If inland canals are to take over any part of the transport at present conducted by the railways, they will have to provide the traders with like facilities. So, in addition to buying up and reconstructing the canals; in addition to widenings, and alterations of the gradients of roads and railways passed under; and in addition to the maintenance of towing paths, locks, bridges, tunnels, aqueducts, culverts, weirs, sluices, cranes, wharves, docks, and quay walls, reservoirs, pumping machinery, and so on, there would still be all the subsidiary considerations in regard to warehousing, etc., which would arise when it became a question with the trader whether or not he should avail himself of the improved water transport thus placed at his disposal.
For the purposes of reasonable argument I will assume that no really sensible person, knowing anything at all of actual facts and conditions, would attempt to revive the entire canal system of the country.[13] I have shown on p. 19, that even in the year 1825 it was recognised that some of the canals had been built by speculators simply as a means of abstracting money from the pockets of foolish investors, victims of the "canal mania," and that no useful purpose could be served by them even at a time when there were no competing railways. Yet to-day sentimental individuals who, in wandering about the country, come across some of these absolutely useless, though still, perhaps, picturesque survivals, write off to the newspapers to lament over "our neglected waterways," to cast the customary reflections on the railway companies, and to join their voice to the demand for immediate nationalisation or municipalisation, according to their individual leanings, and regardless of all considerations of cost or practicability.

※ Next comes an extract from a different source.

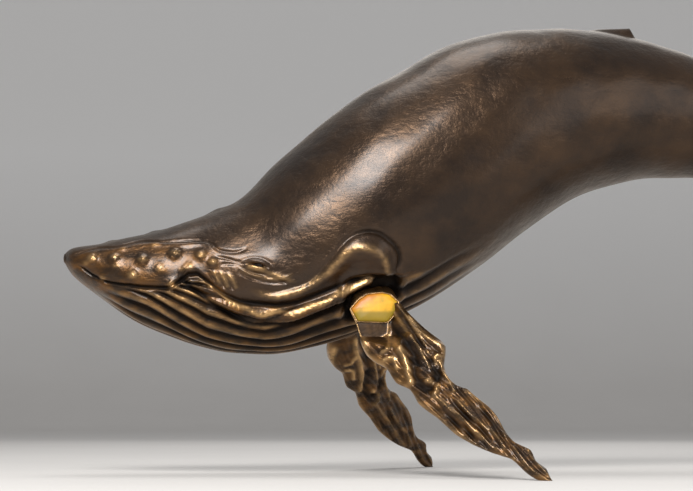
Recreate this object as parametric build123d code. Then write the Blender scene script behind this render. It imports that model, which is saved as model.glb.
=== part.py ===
from build123d import *
import math
import os

os.makedirs("parts", exist_ok=True)

# Driving sizes of the whale as it stands. X runs from beak to tail, Y across, Z up from the floor.
body_length = 556 * MM
back_height = 299 * MM
chest_width = 130 * MM

# Sizes of the hollow casting and of its fits
casting_wall = 4.5 * MM
fit_gap = 0.3 * MM
overrun = 60 * MM

# Body rows as shares, from beak to tail: back x and z, belly x and z, half width, height of the widest place,
# then the fullness of the upper and of the lower half, where 2 is a plain ellipse.
# The x shares are of body_length, the z shares of back_height and the widths of half of chest_width.
body_row_shares = [
    (0.000, 0.475, 0.000, 0.455, 0.046, 0.50, 2.0, 2.0),
    (0.003, 0.481, 0.004, 0.442, 0.123, 0.50, 2.0, 2.0),
    (0.015, 0.490, 0.016, 0.417, 0.238, 0.50, 2.1, 2.0),
    (0.037, 0.496, 0.041, 0.382, 0.362, 0.48, 2.2, 2.0),
    (0.066, 0.509, 0.073, 0.340, 0.469, 0.46, 2.2, 2.0),
    (0.102, 0.524, 0.113, 0.305, 0.562, 0.44, 2.2, 2.1),
    (0.140, 0.548, 0.156, 0.278, 0.638, 0.43, 2.1, 2.2),
    (0.177, 0.574, 0.199, 0.263, 0.708, 0.43, 2.1, 2.2),
    (0.206, 0.604, 0.238, 0.261, 0.762, 0.44, 2.0, 2.2),
    (0.238, 0.666, 0.282, 0.272, 0.831, 0.46, 2.0, 2.2),
    (0.276, 0.730, 0.328, 0.296, 0.908, 0.48, 2.0, 2.2),
    (0.312, 0.788, 0.375, 0.330, 0.962, 0.49, 2.1, 2.1),
    (0.354, 0.846, 0.422, 0.373, 0.992, 0.50, 2.1, 2.1),
    (0.397, 0.894, 0.469, 0.427, 1.000, 0.50, 2.1, 2.1),
    (0.447, 0.948, 0.520, 0.497, 0.977, 0.50, 2.1, 2.1),
    (0.503, 0.983, 0.573, 0.572, 0.923, 0.50, 2.1, 2.0),
    (0.560, 0.999, 0.623, 0.625, 0.846, 0.50, 2.0, 2.0),
    (0.620, 1.002, 0.670, 0.654, 0.754, 0.50, 2.0, 2.0),
    (0.677, 0.990, 0.710, 0.667, 0.669, 0.50, 2.0, 2.0),
    (0.728, 0.969, 0.742, 0.670, 0.600, 0.50, 2.0, 2.0),
    (0.774, 0.942, 0.771, 0.670, 0.538, 0.50, 2.0, 2.0),
    (0.853, 0.883, 0.797, 0.662, 0.469, 0.50, 2.0, 2.0),
    (0.910, 0.789, 0.833, 0.635, 0.385, 0.50, 2.0, 2.0),
    (0.949, 0.668, 0.870, 0.576, 0.300, 0.50, 2.0, 2.0),
    (0.971, 0.536, 0.902, 0.487, 0.223, 0.50, 2.0, 2.0),
    (0.980, 0.408, 0.928, 0.382, 0.169, 0.50, 2.0, 2.0),
    (0.986, 0.292, 0.947, 0.277, 0.146, 0.50, 2.0, 2.0),
]

# Throat pleats: how many on each side, their depth, and the angle from the belly that they fill
pleats_each_side = 8
pleat_depth = 1.7 * MM
pleat_spread = math.radians(97)
# Share of the body's own length, with how strongly the pleats crowd towards the lips there
pleat_crowding_shares = [(0.078, 3.0), (0.090, 2.7), (0.107, 2.15), (0.132, 1.5), (0.158, 1.2), (0.183, 1.0)]
# Share of the body's own length, with the share of the full depth there
pleat_fade_shares = [(0.030, 0.0), (0.070, 1.0), (0.215, 1.0), (0.253, 0.15)]
pleat_lip_fade = math.radians(8)
points_per_pleat = 2
upper_points = 5

# Mouth line: share of the body's own length, then share of the section's height above the belly
mouth_line_shares = [
    (0.013, 0.40), (0.030, 0.30), (0.062, 0.37), (0.098, 0.41), (0.110, 0.49), (0.120, 0.56), (0.128, 0.55),
    (0.140, 0.45), (0.155, 0.35), (0.179, 0.30), (0.216, 0.25), (0.253, 0.248), (0.270, 0.25), (0.300, 0.22),
]
mouth_front_share = 0.013
mouth_turn_share = 0.030
throat_seam_share = 0.253
throat_mouth_points = 10

# Raised folds along the mouth: share of the length, share of the height, size as a share of the fold
lip_fold_shares = [
    (0.160, 0.46, 0.3), (0.172, 0.39, 0.8), (0.198, 0.325, 1.0), (0.226, 0.312, 1.0), (0.250, 0.340, 1.1),
    (0.272, 0.380, 1.1), (0.290, 0.365, 0.5),
]
lip_fold_half = 5.2 * MM
lip_fold_proud = 3.4 * MM
lower_lip_shares = [
    (0.118, 0.53, 0.4), (0.133, 0.430, 0.9), (0.155, 0.295, 1.0), (0.176, 0.225, 1.0), (0.205, 0.193, 1.0),
    (0.245, 0.190, 1.0), (0.284, 0.20, 0.4),
]
lower_lip_half = 4.0 * MM
lower_lip_proud = 2.6 * MM
# The rounded lobe that ends the lip above the shoulder
lobe_place_share = 0.289
lobe_height_share = 0.315
lobe_long = 14 * MM
lobe_tall = 11.5 * MM
lobe_proud = 4.2 * MM

# Knobs on the snout: share of the length, share of the height, size as a share of the knob
knob_shares = [
    (0.026, 0.643, 0.9), (0.049, 0.708, 1.0), (0.076, 0.692, 1.1), (0.108, 0.732, 1.1), (0.065, 0.493, 1.1),
    (0.102, 0.453, 1.1),
]
knob_radius = 3.6 * MM
knob_proud = 2.2 * MM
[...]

Derelicts of the type here referred to are not worth considering at all. It is a pity they were not drained and filled in long ago, and given, as it were, a decent burial, if only out of consideration for the feelings of sentimentalists. Much more deserving of study are those particular systems which either still carry a certain amount of traffic, or are situated on routes along which traffic might be reasonably expected to flow. But, taking even canals of this type, the reader must see from the considerations I have already presented that resuscitation would be a very costly business indeed. Estimates of which I have read in print range from £20,000,000 to £50,000,000; but even these omit various important items (mining rights, etc.), which would certainly have to be added, while the probability is that, however high the original estimate in regard to work of this kind, a good deal more would have to be expended before it was finished.
The remarks I have here made are based on the supposition that all that is aimed at is such an improvement as would allow of the use of a larger type of canal boat than that now in vogue. But, obviously, the expenditure would be still heavier if there were any idea of adapting the canals to the use of barges similar in size to those employed on the waterways of Germany, or craft which, starting from an inland manufacturing town in the Midlands, could go on a coasting trip, or make a journey across to the Continent. Here the capital expenditure would be so great that the cost would be absolutely prohibitive.
Whatever the precise number of millions the resuscitation scheme might cost, the inevitable question would present itself—How is the money to be raised?
The answer thereto would be very simple if the entire expense were borne by the country—that is to say, thrown upon the taxpayers or ratepayers. The problem would then be solved at once. The great drawback to this solution is that most of the said taxpayers or ratepayers would probably object. Besides, there is the matter of detail I mentioned in the first Chapter: if the State or the municipalities buy up the canals on fair terms, including the canals owned or controlled by the railways, and, in operating them in competition with the railways, make heavy losses which must eventually fall on the taxpayers or ratepayers, then it would be only fair that the railway companies should be excused from such direct increase in taxation as might result from the said losses. In that case the burden would fall still more heavily on the general body of the tax or ratepayers, independently of the railway companies.
It would fall, too, with especial severity on those traders who were themselves unable to make use of the canals, but might have to pay increased local rates in order that possible competitors located within convenient reach of the improved waterways could have cheaper transport. It might also happen that when the former class of traders, bound to keep to the railways, applied to the railway companies for some concession to themselves, the reply given would be—"What you suggest is fair and reasonable, and under ordinary circumstances we should be prepared to meet your wishes; but the falling off in our receipts, owing to the competition of State-aided canals, makes it impossible for us to grant any further reductions." An additional disadvantage would thus have to be met by the trader who kept to the railway, while his rival, using the canals, would practically enjoy the benefit of a State subsidy.